Nimue, with her ghastly birth and her part in the later legends as a seducer and a female monster has always worried me. Perhaps I simply hate the idea that women are typecast as wrong-thinking or wicked within the legends, especially in this post-modernist era when such concepts are not socially correct. At any rate, my Nimue is neither wicked nor wilful - she is simply alien in a society that has little time for a strange female, one with brains and beauty. Her grisly birth is feasible, as is her upbringing.
Perce, later to become Sir Percivale, makes his emergence in the kitchens, as some versions of the legends state, and I found his ordinary goodness to be the perfect foil for Caius and his flawed sadism.
Unfo
rtunately, my Caius, or Sir Kay as he becomes known in the later legends, is a very unpleasant person. Every story needs a villain and I feel sufficient sympathy for Morgan to try to understand her violence, rather than damn her out of hand. Therefore, Caius will have to do.
In the French romances and the Grail legends, the romance writers indicated that they never liked him much anyway.
Please note that the old Arthurian traditions avoid all mention of Lancelot, who is an invention of the French romances - and later developments in medieval courtesy.
On the other hand, Gawayne was frequently the court hero, as in Sir Gawain and the Green Knight, the famous alliterative poem of medieval times. Mordred is also a supposed lover of Guenevere, so I am holding to this older tradition.
I hope the reader can see that my characters lived and breathed for me. They developed lives that were quite separate from mine, their creator. However, it would be wrong to state that my beliefs are not embedded in this book. I believe in the best and worst aspects of human nature, and that a streak of violence exists in the most pacific of us. I also know that spite and hubris are alive and well in the human condition. I have seen - and felt - their ugly powers.

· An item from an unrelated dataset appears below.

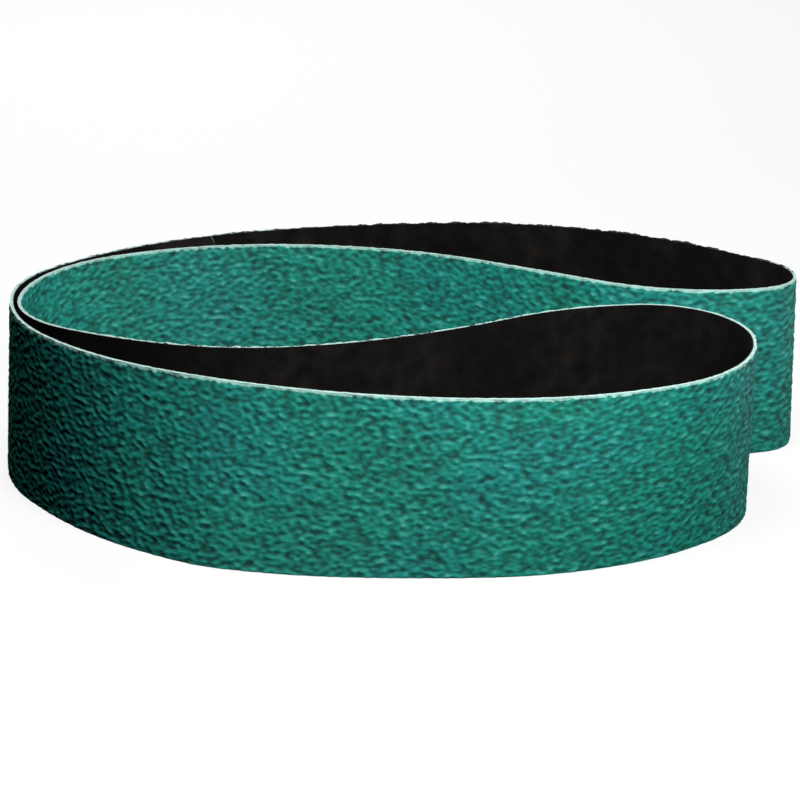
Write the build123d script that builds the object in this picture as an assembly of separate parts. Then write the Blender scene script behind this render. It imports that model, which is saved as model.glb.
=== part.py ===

But I also believe that hope is the single greatest impetus to human courage. I suppose the three travellers became the symbols of that belief. Merlin, Llanwith and Luka set out to create a weapon borne out of hope. Nor are they so callous as to leave their tool to survive as best he can after they have placed him in harm’s way. They risk themselves as well as Artorex, because hope requires self-sacrifice. Their rootless lives, as they plot Arthur’s elevation to glory, is proof of their dedication to a selfless quest.